*What you are asked to do*. Filter the entries, keeping every line with the word "caption".
┌─ Entries supplied
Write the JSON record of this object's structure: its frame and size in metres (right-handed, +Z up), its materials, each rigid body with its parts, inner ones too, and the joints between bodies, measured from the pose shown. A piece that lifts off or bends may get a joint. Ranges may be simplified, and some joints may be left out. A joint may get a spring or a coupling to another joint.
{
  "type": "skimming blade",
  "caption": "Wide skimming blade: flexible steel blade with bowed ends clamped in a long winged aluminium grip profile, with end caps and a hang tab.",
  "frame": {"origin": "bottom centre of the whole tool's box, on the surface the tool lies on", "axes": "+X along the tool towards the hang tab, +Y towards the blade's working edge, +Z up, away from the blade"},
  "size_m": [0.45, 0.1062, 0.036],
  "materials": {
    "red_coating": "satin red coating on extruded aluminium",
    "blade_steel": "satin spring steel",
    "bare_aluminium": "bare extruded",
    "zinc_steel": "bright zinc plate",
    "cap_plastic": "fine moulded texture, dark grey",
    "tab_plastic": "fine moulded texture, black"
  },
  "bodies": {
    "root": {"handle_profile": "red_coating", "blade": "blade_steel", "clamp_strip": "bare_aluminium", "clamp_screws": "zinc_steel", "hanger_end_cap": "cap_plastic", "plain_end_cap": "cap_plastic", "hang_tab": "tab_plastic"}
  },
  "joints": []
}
└─
┌─ Entries supplied
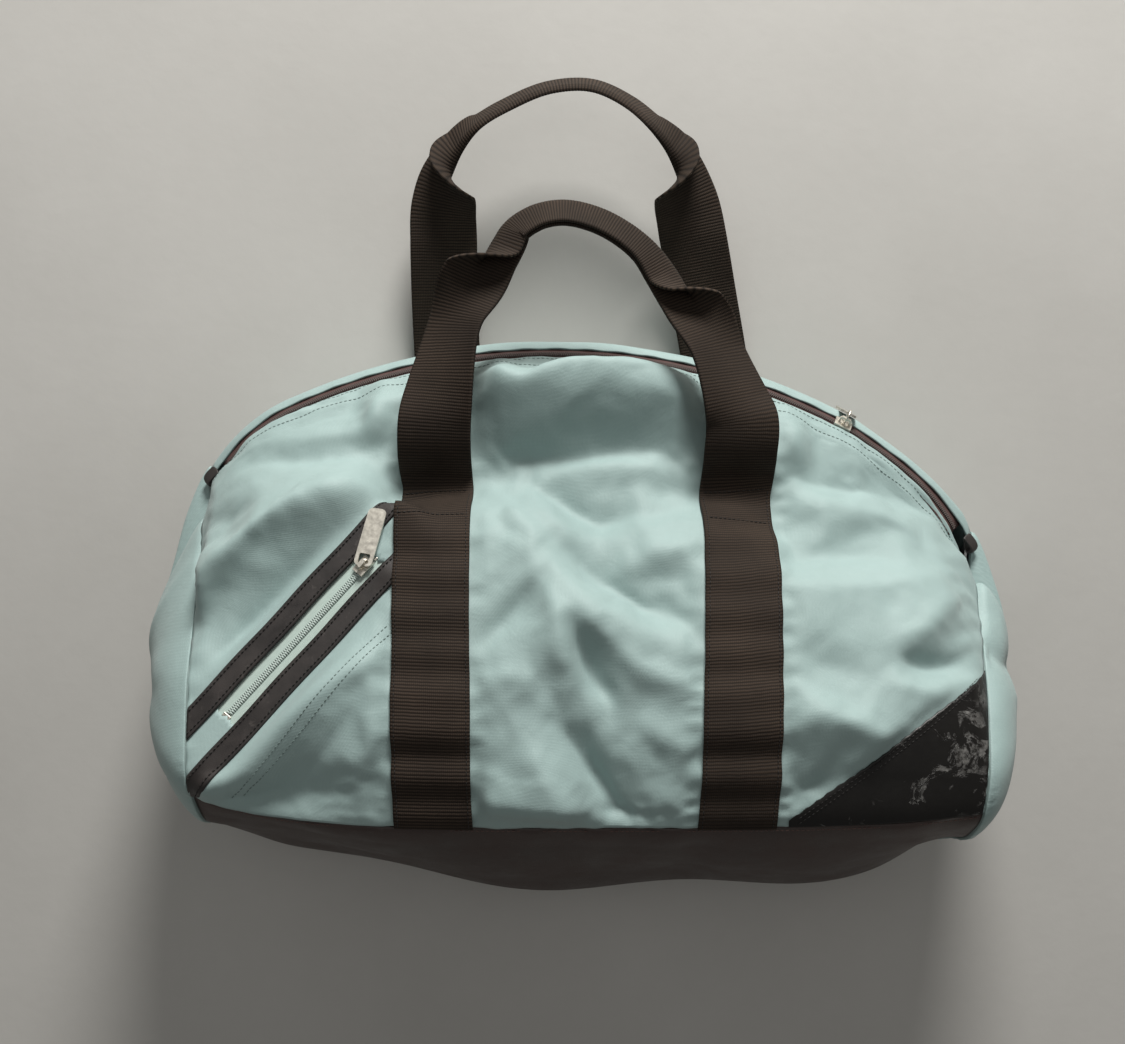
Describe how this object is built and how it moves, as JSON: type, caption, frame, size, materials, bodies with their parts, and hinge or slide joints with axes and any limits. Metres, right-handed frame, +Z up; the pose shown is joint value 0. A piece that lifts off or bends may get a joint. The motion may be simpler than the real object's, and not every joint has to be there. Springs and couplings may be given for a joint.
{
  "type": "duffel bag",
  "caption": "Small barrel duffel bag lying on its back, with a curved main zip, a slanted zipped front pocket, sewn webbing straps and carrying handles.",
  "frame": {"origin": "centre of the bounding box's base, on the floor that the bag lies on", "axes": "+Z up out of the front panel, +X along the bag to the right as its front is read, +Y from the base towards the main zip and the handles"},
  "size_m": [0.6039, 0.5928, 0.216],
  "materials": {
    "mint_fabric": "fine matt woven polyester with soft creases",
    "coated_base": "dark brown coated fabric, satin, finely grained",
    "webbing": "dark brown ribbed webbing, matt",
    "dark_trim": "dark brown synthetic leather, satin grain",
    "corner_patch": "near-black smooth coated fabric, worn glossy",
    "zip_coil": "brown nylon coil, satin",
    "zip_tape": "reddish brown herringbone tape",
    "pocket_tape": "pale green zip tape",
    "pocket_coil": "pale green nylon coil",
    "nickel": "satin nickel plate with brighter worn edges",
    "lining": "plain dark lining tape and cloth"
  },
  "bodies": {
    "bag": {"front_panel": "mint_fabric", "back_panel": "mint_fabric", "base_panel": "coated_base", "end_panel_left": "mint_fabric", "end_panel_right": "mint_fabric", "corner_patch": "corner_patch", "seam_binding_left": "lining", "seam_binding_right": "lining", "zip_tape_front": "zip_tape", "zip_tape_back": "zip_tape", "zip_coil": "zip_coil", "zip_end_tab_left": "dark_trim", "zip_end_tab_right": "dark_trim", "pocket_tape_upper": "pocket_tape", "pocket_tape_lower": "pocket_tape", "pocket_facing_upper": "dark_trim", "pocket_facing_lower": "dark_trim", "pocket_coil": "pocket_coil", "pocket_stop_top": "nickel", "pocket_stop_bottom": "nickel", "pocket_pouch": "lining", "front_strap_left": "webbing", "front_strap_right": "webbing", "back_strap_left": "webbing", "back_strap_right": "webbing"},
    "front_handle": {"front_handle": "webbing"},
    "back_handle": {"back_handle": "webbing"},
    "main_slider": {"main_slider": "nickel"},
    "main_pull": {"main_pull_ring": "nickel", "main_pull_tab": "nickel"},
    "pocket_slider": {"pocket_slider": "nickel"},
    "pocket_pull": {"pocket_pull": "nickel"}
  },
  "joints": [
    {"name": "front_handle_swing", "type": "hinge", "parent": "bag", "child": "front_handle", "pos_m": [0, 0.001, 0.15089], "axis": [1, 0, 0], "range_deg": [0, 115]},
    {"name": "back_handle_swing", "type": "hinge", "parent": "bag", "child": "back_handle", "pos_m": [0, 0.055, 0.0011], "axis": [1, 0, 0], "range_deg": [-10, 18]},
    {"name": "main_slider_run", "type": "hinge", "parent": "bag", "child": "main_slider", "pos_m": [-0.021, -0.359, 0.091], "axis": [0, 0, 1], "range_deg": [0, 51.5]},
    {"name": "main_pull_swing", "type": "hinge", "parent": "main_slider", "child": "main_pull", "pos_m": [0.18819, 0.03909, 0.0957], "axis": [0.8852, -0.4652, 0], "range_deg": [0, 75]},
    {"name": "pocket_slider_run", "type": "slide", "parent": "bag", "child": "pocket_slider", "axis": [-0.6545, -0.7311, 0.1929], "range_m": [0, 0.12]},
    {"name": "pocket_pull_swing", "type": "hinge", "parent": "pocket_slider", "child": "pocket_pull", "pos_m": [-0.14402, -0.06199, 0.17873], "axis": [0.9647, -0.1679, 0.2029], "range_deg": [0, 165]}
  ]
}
└─
┌─ Entries supplied
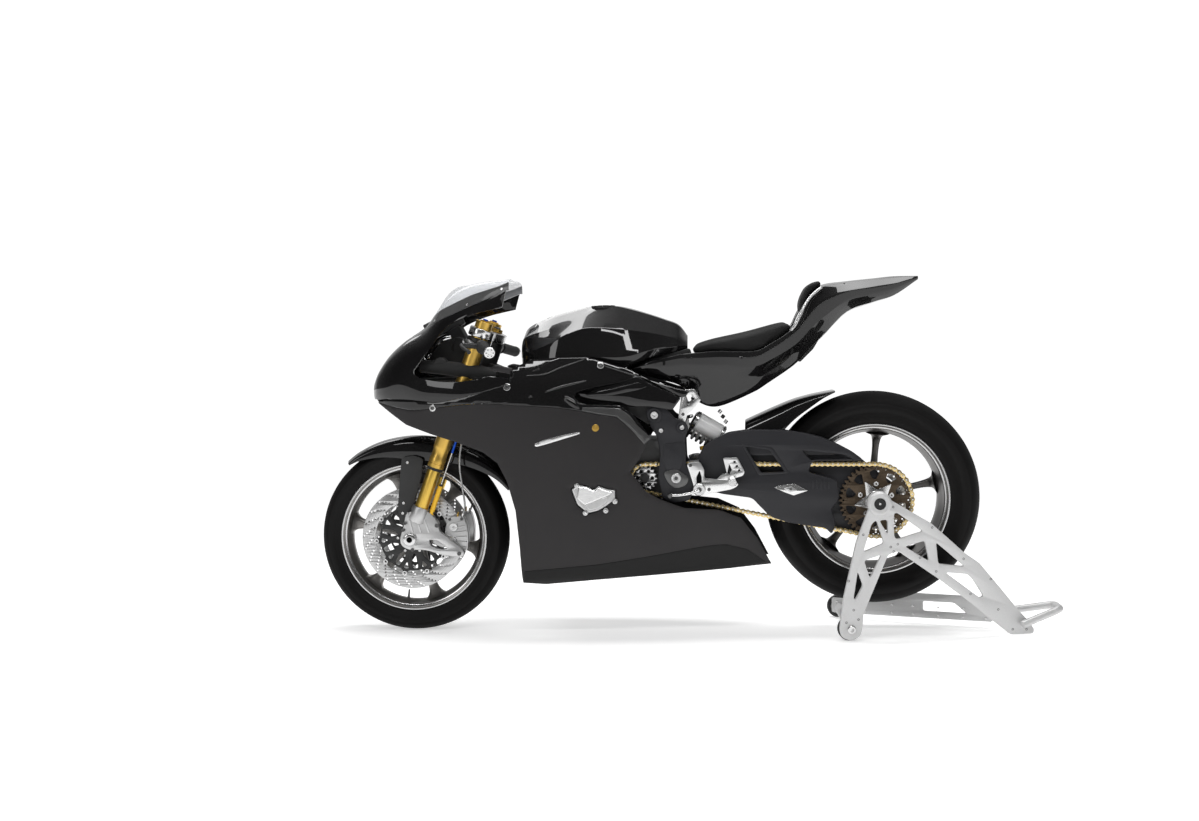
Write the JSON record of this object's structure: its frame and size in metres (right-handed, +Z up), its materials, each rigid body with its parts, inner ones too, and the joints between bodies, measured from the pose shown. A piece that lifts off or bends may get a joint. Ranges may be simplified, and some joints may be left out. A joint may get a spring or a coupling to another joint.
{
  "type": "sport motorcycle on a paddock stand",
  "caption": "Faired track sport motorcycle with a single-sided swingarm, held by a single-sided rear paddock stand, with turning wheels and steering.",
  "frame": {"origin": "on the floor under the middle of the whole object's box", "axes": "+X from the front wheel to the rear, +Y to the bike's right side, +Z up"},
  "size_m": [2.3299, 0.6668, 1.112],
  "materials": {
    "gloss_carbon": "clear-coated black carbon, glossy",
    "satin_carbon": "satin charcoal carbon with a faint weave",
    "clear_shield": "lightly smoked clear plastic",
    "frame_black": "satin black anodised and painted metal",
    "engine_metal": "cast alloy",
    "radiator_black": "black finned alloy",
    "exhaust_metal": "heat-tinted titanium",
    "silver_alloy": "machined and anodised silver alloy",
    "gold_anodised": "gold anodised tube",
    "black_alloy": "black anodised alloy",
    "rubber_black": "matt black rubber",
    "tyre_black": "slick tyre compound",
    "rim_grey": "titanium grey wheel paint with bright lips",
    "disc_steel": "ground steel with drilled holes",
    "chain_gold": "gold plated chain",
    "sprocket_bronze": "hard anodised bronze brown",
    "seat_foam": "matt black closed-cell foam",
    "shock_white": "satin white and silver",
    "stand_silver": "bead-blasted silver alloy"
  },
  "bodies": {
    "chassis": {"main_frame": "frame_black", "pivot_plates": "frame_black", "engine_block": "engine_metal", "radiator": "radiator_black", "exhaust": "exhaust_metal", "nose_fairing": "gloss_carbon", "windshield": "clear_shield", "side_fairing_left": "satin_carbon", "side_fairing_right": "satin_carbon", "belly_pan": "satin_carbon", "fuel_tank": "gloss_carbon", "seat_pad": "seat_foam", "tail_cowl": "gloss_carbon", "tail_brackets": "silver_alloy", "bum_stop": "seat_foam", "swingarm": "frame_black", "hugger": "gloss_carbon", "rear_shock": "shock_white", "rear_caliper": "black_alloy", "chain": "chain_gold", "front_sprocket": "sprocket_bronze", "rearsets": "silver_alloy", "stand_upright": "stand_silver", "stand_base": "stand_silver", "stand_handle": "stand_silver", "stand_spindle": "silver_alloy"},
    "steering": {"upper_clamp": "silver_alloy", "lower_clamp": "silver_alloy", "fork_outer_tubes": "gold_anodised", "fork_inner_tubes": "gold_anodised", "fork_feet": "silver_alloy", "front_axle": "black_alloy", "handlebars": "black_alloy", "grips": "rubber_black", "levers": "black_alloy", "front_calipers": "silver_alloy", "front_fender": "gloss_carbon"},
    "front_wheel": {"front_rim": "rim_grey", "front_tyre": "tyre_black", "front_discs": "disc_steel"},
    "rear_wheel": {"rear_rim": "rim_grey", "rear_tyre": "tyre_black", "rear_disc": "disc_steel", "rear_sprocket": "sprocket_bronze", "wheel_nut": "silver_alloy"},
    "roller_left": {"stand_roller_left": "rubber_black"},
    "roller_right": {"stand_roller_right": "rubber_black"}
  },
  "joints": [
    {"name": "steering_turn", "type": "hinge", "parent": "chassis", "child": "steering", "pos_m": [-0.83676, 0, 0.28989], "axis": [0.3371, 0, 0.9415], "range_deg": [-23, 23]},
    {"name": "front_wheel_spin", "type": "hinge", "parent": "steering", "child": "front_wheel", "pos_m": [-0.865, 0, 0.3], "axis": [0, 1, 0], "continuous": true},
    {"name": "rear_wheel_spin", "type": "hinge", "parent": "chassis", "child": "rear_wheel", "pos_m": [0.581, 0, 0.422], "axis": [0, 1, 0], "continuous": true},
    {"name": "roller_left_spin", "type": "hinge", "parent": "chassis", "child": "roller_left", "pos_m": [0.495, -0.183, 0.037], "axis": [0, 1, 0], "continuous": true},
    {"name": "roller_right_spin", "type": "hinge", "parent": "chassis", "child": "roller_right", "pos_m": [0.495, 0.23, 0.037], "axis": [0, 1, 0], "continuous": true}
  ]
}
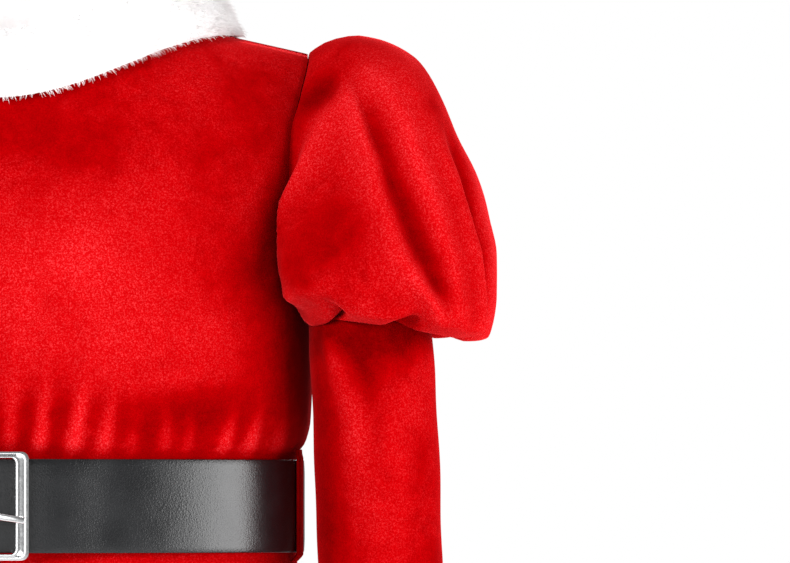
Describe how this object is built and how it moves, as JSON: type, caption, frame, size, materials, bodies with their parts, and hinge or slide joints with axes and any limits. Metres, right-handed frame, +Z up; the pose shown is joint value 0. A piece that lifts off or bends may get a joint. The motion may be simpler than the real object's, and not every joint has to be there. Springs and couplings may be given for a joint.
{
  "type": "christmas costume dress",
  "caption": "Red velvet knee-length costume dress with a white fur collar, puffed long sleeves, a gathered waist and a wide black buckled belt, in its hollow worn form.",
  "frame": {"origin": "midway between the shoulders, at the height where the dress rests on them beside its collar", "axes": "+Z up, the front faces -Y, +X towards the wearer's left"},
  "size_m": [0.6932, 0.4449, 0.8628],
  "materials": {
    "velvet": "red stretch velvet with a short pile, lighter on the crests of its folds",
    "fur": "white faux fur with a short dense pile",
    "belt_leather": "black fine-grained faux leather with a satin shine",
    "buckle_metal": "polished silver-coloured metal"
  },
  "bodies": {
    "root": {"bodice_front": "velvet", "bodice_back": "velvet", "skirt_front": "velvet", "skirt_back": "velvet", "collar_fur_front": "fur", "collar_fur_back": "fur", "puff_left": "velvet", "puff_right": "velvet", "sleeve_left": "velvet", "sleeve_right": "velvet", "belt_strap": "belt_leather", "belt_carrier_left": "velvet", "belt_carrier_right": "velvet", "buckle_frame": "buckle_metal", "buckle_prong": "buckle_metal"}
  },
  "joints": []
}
└─
*Solution below*.
  "caption": "Wide skimming blade: flexible steel blade with bowed ends clamped in a long winged aluminium grip profile, with end caps and a hang tab.",
Describe how this object is built and how it moves, as JSON: type, caption, frame, size, materials, bodies with their parts, and hinge or slide joints with axes and any limits. Metres, right-handed frame, +Z up; the pose shown is joint value 0. A piece that lifts off or bends may get a joint. The motion may be simpler than the real object's, and not every joint has to be there. Springs and couplings may be given for a joint.
  "caption": "Small barrel duffel bag lying on its back, with a curved main zip, a slanted zipped front pocket, sewn webbing straps and carrying handles.",
  "caption": "Faired track sport motorcycle with a single-sided swingarm, held by a single-sided rear paddock stand, with turning wheels and steering.",
Describe how this object is built and how it moves, as JSON: type, caption, frame, size, materials, bodies with their parts, and hinge or slide joints with axes and any limits. Metres, right-handed frame, +Z up; the pose shown is joint value 0. A piece that lifts off or bends may get a joint. The motion may be simpler than the real object's, and not every joint has to be there. Springs and couplings may be given for a joint.
  "caption": "Red velvet knee-length costume dress with a white fur collar, puffed long sleeves, a gathered waist and a wide black buckled belt, in its hollow worn form.",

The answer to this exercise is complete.